Lean in Healthcare

Dr Nicola Burgess writes,

Derived from studies of the Toyota Production System, the concept of Lean has been credited with universal applicability across all sectors from manufacturing to service, and in public and private sectors. Since 2001, Lean has progressively been adopted by healthcare organisations in various ways, for various reasons and to various degrees of success. Despite the promise of Lean to enhance quality of products and services through the elimination of non-value-adding activity, and thereby a reduction of overall cost, many organisations who attempt to adopt Lean, fail to successfully implement and subsequently fail to sustain Lean practices across the organisation.

 In healthcare, many reasons for implementation failure exist, from an expectation that Lean will ‘plug the financial gap’ to a lack of engagement from middle managers… ‘A manager’s focus is compliance’, ‘are we hitting our targets; are we doing what is expected of us?’, and resistance from clinical professionals: ‘we’re not Toyota and we don’t make cars’ and ‘we’ve been doing this for years, if there was a better way don’t you think we would have done it by now?’

 A few healthcare organisations have been successful at implementing Lean across the organisation and even reaching beyond the organisational boundaries to primary and tertiary services. Sustainability, however, appears vulnerable to shifts in the political and financial context. My recent research by (2016) reveals how sudden changes in the political and/or financial context of healthcare organisations can quickly derail even the most prolific of Lean implementations.
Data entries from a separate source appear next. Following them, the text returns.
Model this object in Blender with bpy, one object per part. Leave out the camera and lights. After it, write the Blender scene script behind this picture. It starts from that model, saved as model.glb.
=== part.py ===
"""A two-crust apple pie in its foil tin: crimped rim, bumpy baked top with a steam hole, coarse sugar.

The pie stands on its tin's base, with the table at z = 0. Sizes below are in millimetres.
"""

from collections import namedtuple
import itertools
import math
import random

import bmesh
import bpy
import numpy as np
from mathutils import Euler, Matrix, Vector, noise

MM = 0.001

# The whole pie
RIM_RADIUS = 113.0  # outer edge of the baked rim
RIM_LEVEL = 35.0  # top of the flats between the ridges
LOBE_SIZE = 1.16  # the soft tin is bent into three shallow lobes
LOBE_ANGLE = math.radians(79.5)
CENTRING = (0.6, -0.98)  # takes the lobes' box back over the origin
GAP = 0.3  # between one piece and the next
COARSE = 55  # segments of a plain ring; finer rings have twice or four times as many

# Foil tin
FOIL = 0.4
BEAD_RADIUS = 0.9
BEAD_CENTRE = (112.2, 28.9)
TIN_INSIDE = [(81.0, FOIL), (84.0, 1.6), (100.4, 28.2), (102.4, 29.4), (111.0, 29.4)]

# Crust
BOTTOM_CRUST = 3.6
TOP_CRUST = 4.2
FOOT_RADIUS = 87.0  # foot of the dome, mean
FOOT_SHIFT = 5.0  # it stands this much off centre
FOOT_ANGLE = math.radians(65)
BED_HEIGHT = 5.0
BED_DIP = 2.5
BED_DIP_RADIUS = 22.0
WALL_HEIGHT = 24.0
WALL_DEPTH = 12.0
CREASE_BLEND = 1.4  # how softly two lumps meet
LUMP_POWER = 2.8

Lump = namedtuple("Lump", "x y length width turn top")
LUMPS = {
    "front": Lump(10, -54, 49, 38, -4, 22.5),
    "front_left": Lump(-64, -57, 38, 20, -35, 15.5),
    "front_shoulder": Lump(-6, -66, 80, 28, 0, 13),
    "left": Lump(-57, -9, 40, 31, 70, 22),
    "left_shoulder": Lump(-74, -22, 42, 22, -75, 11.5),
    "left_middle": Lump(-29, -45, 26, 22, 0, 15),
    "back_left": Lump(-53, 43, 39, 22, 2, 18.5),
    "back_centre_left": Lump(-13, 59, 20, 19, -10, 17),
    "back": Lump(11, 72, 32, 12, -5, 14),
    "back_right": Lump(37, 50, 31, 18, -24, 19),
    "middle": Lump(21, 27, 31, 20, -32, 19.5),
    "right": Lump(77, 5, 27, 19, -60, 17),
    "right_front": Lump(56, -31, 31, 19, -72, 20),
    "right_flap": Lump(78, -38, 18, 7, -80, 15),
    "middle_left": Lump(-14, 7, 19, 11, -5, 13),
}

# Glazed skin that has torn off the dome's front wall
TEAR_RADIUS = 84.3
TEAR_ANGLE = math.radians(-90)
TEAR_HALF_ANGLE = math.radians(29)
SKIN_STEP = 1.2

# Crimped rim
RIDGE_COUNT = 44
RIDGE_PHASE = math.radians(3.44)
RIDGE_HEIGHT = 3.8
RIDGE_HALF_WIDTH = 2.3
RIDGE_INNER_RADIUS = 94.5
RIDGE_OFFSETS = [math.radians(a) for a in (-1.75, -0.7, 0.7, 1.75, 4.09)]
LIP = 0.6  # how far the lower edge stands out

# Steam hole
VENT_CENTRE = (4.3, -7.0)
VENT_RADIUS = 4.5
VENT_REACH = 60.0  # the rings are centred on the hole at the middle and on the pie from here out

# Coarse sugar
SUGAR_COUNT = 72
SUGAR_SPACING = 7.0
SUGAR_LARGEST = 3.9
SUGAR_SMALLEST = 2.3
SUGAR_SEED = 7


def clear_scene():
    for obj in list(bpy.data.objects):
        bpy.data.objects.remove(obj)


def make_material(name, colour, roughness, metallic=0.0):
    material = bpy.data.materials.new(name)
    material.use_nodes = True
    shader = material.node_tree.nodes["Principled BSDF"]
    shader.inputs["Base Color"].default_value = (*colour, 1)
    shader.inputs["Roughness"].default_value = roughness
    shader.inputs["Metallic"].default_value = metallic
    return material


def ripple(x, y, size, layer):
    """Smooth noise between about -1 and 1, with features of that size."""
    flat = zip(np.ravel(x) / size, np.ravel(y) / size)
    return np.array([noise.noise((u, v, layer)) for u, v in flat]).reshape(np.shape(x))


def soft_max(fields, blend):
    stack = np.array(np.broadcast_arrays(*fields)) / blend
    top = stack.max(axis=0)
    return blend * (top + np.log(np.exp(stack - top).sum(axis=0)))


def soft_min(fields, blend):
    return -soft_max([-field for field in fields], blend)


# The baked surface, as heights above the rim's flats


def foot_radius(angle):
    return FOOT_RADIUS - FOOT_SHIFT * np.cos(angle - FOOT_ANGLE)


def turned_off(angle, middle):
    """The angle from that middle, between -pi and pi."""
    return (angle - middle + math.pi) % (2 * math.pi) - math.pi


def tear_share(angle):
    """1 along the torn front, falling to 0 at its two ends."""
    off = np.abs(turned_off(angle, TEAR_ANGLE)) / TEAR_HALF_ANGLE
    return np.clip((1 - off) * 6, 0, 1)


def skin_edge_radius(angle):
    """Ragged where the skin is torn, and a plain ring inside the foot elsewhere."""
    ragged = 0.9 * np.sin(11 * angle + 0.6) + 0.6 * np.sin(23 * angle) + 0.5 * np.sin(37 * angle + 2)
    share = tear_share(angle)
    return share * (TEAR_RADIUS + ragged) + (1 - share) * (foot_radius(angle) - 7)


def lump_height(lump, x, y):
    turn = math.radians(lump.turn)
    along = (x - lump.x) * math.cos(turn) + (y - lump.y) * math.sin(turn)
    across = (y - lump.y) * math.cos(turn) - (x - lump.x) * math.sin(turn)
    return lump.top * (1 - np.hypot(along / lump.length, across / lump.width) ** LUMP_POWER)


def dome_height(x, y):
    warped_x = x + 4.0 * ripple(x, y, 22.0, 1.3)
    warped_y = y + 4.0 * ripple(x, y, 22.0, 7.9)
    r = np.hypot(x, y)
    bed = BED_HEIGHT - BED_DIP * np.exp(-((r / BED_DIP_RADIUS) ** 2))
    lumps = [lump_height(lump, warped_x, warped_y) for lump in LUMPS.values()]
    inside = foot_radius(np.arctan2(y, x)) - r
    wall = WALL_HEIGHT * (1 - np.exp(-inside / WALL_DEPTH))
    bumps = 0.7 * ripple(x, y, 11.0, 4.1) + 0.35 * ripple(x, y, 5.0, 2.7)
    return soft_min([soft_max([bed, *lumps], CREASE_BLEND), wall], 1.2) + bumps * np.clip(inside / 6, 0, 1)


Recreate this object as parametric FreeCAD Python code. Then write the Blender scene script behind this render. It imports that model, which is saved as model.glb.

So, how can organisations adopting Lean sustain implementation and mitigate the effects of a fast moving political and fiscal context? 

 At a more micro level, the power base of professional workers remains a crucial factor in the adoption of new management practice and the implementation of new ways of working. The capacity of professionals to influence the fate of implementing change programmes per se is significant and presents an important area for research.  Research is needed to understand how we might mitigate such barriers to Lean implementation and sustainability of Lean within professional contexts to realise an organisation-wide service improvement effect.